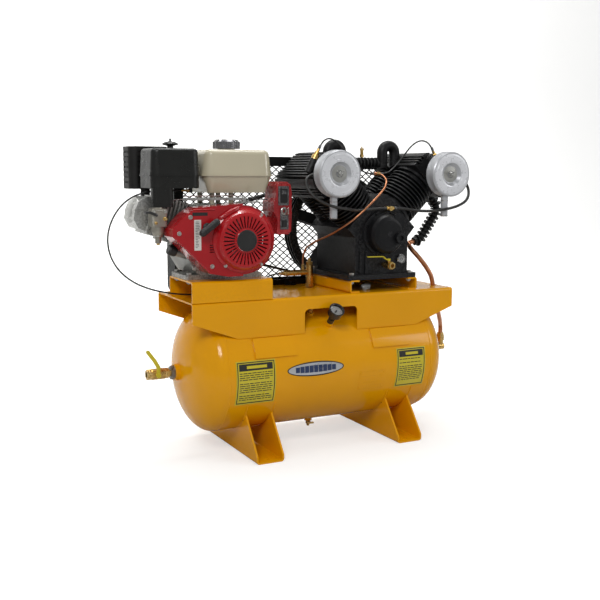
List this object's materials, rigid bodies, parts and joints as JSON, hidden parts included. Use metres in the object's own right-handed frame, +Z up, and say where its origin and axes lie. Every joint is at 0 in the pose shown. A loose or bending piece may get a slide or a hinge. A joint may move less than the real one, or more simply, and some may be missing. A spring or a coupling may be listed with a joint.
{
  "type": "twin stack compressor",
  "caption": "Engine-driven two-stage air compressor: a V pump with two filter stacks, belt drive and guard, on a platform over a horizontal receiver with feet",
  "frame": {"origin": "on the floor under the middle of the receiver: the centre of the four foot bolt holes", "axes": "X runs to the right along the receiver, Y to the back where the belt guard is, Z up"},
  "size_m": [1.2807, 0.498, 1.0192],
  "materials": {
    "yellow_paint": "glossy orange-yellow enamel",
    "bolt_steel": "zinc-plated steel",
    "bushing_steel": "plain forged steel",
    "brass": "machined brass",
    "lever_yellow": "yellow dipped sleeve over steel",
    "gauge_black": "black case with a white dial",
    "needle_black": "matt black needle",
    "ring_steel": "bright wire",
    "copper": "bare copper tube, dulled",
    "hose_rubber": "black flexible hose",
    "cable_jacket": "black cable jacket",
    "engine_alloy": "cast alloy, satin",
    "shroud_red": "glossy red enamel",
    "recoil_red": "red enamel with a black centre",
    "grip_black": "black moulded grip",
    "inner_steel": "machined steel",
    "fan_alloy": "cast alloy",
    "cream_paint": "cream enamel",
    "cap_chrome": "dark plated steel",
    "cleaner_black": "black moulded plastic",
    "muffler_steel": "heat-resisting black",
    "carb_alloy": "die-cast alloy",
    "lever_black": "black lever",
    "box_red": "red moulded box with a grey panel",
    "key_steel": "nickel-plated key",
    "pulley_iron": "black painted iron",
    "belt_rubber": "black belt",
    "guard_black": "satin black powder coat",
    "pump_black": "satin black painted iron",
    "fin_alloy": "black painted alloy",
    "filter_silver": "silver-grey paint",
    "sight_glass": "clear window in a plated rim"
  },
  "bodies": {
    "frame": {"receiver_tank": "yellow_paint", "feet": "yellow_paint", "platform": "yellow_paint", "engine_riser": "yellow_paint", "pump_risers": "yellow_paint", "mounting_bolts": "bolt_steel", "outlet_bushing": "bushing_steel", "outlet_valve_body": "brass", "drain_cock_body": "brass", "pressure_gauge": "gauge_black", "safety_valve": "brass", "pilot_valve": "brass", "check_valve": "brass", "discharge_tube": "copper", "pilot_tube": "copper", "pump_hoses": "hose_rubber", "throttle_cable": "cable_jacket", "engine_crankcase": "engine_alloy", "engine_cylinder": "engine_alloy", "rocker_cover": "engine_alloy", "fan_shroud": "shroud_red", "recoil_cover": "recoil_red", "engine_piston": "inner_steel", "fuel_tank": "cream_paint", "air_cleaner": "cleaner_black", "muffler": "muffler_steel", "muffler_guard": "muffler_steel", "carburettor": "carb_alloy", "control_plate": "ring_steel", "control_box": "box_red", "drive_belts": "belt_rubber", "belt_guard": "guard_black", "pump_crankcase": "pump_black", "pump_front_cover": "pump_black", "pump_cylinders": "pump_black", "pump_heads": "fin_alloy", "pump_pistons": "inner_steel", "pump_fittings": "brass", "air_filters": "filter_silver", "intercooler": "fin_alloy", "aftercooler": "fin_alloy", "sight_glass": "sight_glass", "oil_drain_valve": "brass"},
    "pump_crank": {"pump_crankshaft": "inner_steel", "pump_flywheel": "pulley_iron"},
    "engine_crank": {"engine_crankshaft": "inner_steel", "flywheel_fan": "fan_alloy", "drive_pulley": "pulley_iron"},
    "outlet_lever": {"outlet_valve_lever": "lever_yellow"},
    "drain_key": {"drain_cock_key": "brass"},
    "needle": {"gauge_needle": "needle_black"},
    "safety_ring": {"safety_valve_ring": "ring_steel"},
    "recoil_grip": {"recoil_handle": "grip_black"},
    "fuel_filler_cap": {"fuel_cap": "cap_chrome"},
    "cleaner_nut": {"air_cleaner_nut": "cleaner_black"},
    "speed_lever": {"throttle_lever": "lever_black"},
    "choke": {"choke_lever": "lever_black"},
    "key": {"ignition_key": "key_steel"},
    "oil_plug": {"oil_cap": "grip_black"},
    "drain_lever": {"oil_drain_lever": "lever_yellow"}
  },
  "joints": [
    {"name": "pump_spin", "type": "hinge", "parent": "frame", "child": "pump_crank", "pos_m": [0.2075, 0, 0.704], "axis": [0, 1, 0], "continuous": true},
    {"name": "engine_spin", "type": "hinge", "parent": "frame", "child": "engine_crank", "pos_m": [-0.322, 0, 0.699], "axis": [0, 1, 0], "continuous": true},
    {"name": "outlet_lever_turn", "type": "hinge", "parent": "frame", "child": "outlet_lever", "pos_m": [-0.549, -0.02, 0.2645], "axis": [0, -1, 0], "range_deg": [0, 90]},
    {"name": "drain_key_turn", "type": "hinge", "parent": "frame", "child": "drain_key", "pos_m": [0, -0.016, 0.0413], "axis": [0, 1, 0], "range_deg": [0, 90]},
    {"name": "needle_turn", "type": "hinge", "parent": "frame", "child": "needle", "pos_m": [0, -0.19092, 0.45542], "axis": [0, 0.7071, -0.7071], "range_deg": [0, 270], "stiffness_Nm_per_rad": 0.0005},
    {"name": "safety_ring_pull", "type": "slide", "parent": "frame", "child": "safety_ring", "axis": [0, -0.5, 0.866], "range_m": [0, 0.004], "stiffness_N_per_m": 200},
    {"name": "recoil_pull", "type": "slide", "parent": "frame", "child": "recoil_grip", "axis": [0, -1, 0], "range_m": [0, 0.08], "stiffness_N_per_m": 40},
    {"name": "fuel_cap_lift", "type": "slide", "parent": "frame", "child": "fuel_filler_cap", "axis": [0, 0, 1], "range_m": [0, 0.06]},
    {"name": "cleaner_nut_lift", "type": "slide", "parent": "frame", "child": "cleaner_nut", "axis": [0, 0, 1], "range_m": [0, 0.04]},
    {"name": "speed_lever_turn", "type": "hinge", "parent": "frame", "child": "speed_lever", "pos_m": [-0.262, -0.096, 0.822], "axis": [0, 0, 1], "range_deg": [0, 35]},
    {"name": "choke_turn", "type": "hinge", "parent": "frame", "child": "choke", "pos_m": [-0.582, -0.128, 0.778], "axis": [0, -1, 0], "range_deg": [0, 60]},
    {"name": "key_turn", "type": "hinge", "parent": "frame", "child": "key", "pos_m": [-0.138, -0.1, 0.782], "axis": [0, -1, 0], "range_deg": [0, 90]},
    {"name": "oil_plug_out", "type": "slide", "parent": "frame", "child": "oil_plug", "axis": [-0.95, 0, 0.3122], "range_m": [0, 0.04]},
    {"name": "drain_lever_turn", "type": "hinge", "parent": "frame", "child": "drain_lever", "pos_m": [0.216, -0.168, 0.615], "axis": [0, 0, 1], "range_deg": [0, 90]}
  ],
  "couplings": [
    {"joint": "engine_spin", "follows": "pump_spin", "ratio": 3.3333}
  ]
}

•••

* **What needs to be done**
Restate the data above exactly, keeping each word as it stands.

* **Final result**
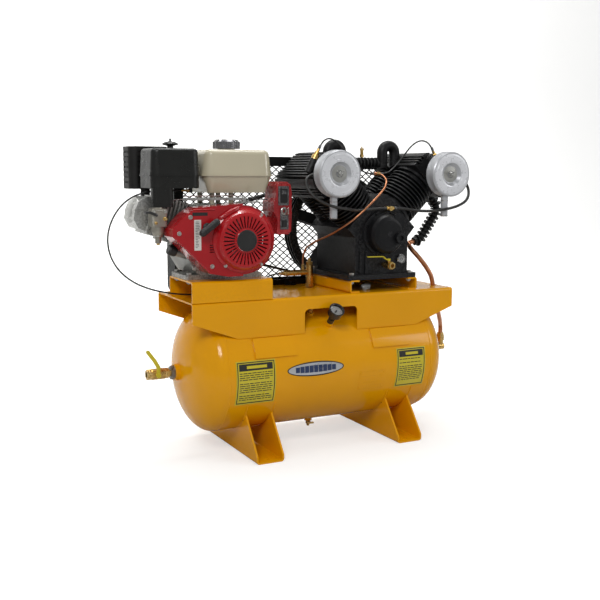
List this object's materials, rigid bodies, parts and joints as JSON, hidden parts included. Use metres in the object's own right-handed frame, +Z up, and say where its origin and axes lie. Every joint is at 0 in the pose shown. A loose or bending piece may get a slide or a hinge. A joint may move less than the real one, or more simply, and some may be missing. A spring or a coupling may be listed with a joint.
{
  "type": "twin stack compressor",
  "caption": "Engine-driven two-stage air compressor: a V pump with two filter stacks, belt drive and guard, on a platform over a horizontal receiver with feet",
  "frame": {"origin": "on the floor under the middle of the receiver: the centre of the four foot bolt holes", "axes": "X runs to the right along the receiver, Y to the back where the belt guard is, Z up"},
  "size_m": [1.2807, 0.498, 1.0192],
  "materials": {
    "yellow_paint": "glossy orange-yellow enamel",
    "bolt_steel": "zinc-plated steel",
    "bushing_steel": "plain forged steel",
    "brass": "machined brass",
    "lever_yellow": "yellow dipped sleeve over steel",
    "gauge_black": "black case with a white dial",
    "needle_black": "matt black needle",
    "ring_steel": "bright wire",
    "copper": "bare copper tube, dulled",
    "hose_rubber": "black flexible hose",
    "cable_jacket": "black cable jacket",
    "engine_alloy": "cast alloy, satin",
    "shroud_red": "glossy red enamel",
    "recoil_red": "red enamel with a black centre",
    "grip_black": "black moulded grip",
    "inner_steel": "machined steel",
    "fan_alloy": "cast alloy",
    "cream_paint": "cream enamel",
    "cap_chrome": "dark plated steel",
    "cleaner_black": "black moulded plastic",
    "muffler_steel": "heat-resisting black",
    "carb_alloy": "die-cast alloy",
    "lever_black": "black lever",
    "box_red": "red moulded box with a grey panel",
    "key_steel": "nickel-plated key",
    "pulley_iron": "black painted iron",
    "belt_rubber": "black belt",
    "guard_black": "satin black powder coat",
    "pump_black": "satin black painted iron",
    "fin_alloy": "black painted alloy",
    "filter_silver": "silver-grey paint",
    "sight_glass": "clear window in a plated rim"
  },
  "bodies": {
    "frame": {"receiver_tank": "yellow_paint", "feet": "yellow_paint", "platform": "yellow_paint", "engine_riser": "yellow_paint", "pump_risers": "yellow_paint", "mounting_bolts": "bolt_steel", "outlet_bushing": "bushing_steel", "outlet_valve_body": "brass", "drain_cock_body": "brass", "pressure_gauge": "gauge_black", "safety_valve": "brass", "pilot_valve": "brass", "check_valve": "brass", "discharge_tube": "copper", "pilot_tube": "copper", "pump_hoses": "hose_rubber", "throttle_cable": "cable_jacket", "engine_crankcase": "engine_alloy", "engine_cylinder": "engine_alloy", "rocker_cover": "engine_alloy", "fan_shroud": "shroud_red", "recoil_cover": "recoil_red", "engine_piston": "inner_steel", "fuel_tank": "cream_paint", "air_cleaner": "cleaner_black", "muffler": "muffler_steel", "muffler_guard": "muffler_steel", "carburettor": "carb_alloy", "control_plate": "ring_steel", "control_box": "box_red", "drive_belts": "belt_rubber", "belt_guard": "guard_black", "pump_crankcase": "pump_black", "pump_front_cover": "pump_black", "pump_cylinders": "pump_black", "pump_heads": "fin_alloy", "pump_pistons": "inner_steel", "pump_fittings": "brass", "air_filters": "filter_silver", "intercooler": "fin_alloy", "aftercooler": "fin_alloy", "sight_glass": "sight_glass", "oil_drain_valve": "brass"},
    "pump_crank": {"pump_crankshaft": "inner_steel", "pump_flywheel": "pulley_iron"},
    "engine_crank": {"engine_crankshaft": "inner_steel", "flywheel_fan": "fan_alloy", "drive_pulley": "pulley_iron"},
    "outlet_lever": {"outlet_valve_lever": "lever_yellow"},
    "drain_key": {"drain_cock_key": "brass"},
    "needle": {"gauge_needle": "needle_black"},
    "safety_ring": {"safety_valve_ring": "ring_steel"},
    "recoil_grip": {"recoil_handle": "grip_black"},
    "fuel_filler_cap": {"fuel_cap": "cap_chrome"},
    "cleaner_nut": {"air_cleaner_nut": "cleaner_black"},
    "speed_lever": {"throttle_lever": "lever_black"},
    "choke": {"choke_lever": "lever_black"},
    "key": {"ignition_key": "key_steel"},
    "oil_plug": {"oil_cap": "grip_black"},
    "drain_lever": {"oil_drain_lever": "lever_yellow"}
  },
  "joints": [
    {"name": "pump_spin", "type": "hinge", "parent": "frame", "child": "pump_crank", "pos_m": [0.2075, 0, 0.704], "axis": [0, 1, 0], "continuous": true},
    {"name": "engine_spin", "type": "hinge", "parent": "frame", "child": "engine_crank", "pos_m": [-0.322, 0, 0.699], "axis": [0, 1, 0], "continuous": true},
    {"name": "outlet_lever_turn", "type": "hinge", "parent": "frame", "child": "outlet_lever", "pos_m": [-0.549, -0.02, 0.2645], "axis": [0, -1, 0], "range_deg": [0, 90]},
    {"name": "drain_key_turn", "type": "hinge", "parent": "frame", "child": "drain_key", "pos_m": [0, -0.016, 0.0413], "axis": [0, 1, 0], "range_deg": [0, 90]},
    {"name": "needle_turn", "type": "hinge", "parent": "frame", "child": "needle", "pos_m": [0, -0.19092, 0.45542], "axis": [0, 0.7071, -0.7071], "range_deg": [0, 270], "stiffness_Nm_per_rad": 0.0005},
    {"name": "safety_ring_pull", "type": "slide", "parent": "frame", "child": "safety_ring", "axis": [0, -0.5, 0.866], "range_m": [0, 0.004], "stiffness_N_per_m": 200},
    {"name": "recoil_pull", "type": "slide", "parent": "frame", "child": "recoil_grip", "axis": [0, -1, 0], "range_m": [0, 0.08], "stiffness_N_per_m": 40},
    {"name": "fuel_cap_lift", "type": "slide", "parent": "frame", "child": "fuel_filler_cap", "axis": [0, 0, 1], "range_m": [0, 0.06]},
    {"name": "cleaner_nut_lift", "type": "slide", "parent": "frame", "child": "cleaner_nut", "axis": [0, 0, 1], "range_m": [0, 0.04]},
    {"name": "speed_lever_turn", "type": "hinge", "parent": "frame", "child": "speed_lever", "pos_m": [-0.262, -0.096, 0.822], "axis": [0, 0, 1], "range_deg": [0, 35]},
    {"name": "choke_turn", "type": "hinge", "parent": "frame", "child": "choke", "pos_m": [-0.582, -0.128, 0.778], "axis": [0, -1, 0], "range_deg": [0, 60]},
    {"name": "key_turn", "type": "hinge", "parent": "frame", "child": "key", "pos_m": [-0.138, -0.1, 0.782], "axis": [0, -1, 0], "range_deg": [0, 90]},
    {"name": "oil_plug_out", "type": "slide", "parent": "frame", "child": "oil_plug", "axis": [-0.95, 0, 0.3122], "range_m": [0, 0.04]},
    {"name": "drain_lever_turn", "type": "hinge", "parent": "frame", "child": "drain_lever", "pos_m": [0.216, -0.168, 0.615], "axis": [0, 0, 1], "range_deg": [0, 90]}
  ],
  "couplings": [
    {"joint": "engine_spin", "follows": "pump_spin", "ratio": 3.3333}
  ]
}